- WHAT TO DO
Tell how many lines carry the word "that"; the reply is the number and nothing else.
==== INFORMATION SUPPLIED ====
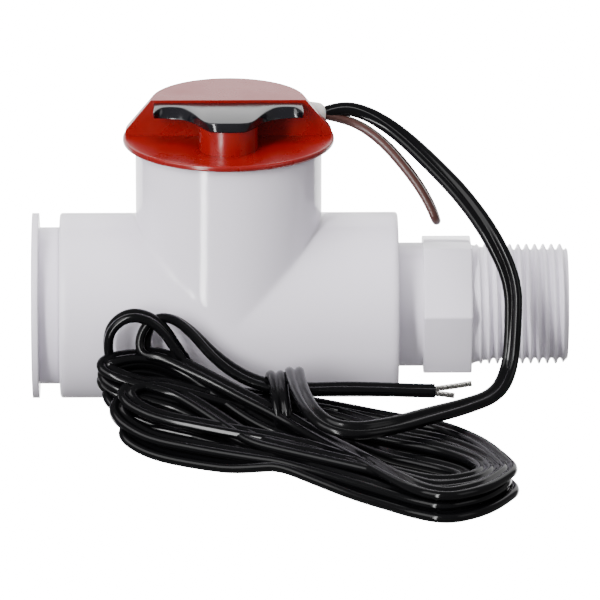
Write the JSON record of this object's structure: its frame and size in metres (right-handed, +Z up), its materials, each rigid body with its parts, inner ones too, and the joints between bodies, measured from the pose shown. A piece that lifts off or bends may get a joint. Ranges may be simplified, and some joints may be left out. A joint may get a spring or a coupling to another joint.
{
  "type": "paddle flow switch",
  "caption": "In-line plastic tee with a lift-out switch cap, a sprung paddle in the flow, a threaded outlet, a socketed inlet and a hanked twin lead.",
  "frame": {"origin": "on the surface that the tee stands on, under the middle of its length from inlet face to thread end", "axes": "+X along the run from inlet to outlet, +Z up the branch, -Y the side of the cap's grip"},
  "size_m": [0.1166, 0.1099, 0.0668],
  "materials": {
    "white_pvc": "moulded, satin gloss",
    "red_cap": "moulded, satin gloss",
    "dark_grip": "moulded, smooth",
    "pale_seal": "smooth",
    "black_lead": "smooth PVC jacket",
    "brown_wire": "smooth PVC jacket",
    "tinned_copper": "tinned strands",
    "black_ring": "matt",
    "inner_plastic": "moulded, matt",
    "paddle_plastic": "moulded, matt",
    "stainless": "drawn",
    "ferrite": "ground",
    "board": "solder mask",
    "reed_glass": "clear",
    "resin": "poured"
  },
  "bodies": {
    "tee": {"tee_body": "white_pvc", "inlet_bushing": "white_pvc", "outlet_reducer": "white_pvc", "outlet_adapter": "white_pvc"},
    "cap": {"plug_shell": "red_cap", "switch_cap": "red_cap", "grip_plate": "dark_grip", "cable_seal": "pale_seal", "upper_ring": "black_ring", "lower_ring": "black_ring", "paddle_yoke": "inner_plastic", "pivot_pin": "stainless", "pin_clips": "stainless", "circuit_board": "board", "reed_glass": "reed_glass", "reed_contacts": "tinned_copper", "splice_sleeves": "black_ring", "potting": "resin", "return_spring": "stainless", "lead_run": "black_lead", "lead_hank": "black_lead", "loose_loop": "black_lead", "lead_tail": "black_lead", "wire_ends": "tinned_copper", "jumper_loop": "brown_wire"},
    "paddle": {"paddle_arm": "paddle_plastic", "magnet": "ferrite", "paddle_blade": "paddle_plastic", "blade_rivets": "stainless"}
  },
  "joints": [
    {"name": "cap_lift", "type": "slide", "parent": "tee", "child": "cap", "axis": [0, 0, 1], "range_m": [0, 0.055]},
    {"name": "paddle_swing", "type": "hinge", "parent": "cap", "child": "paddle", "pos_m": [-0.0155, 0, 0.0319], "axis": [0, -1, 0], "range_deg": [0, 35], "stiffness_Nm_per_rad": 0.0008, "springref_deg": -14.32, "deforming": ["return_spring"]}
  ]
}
====
- ANSWER TO THE EXERCISE
2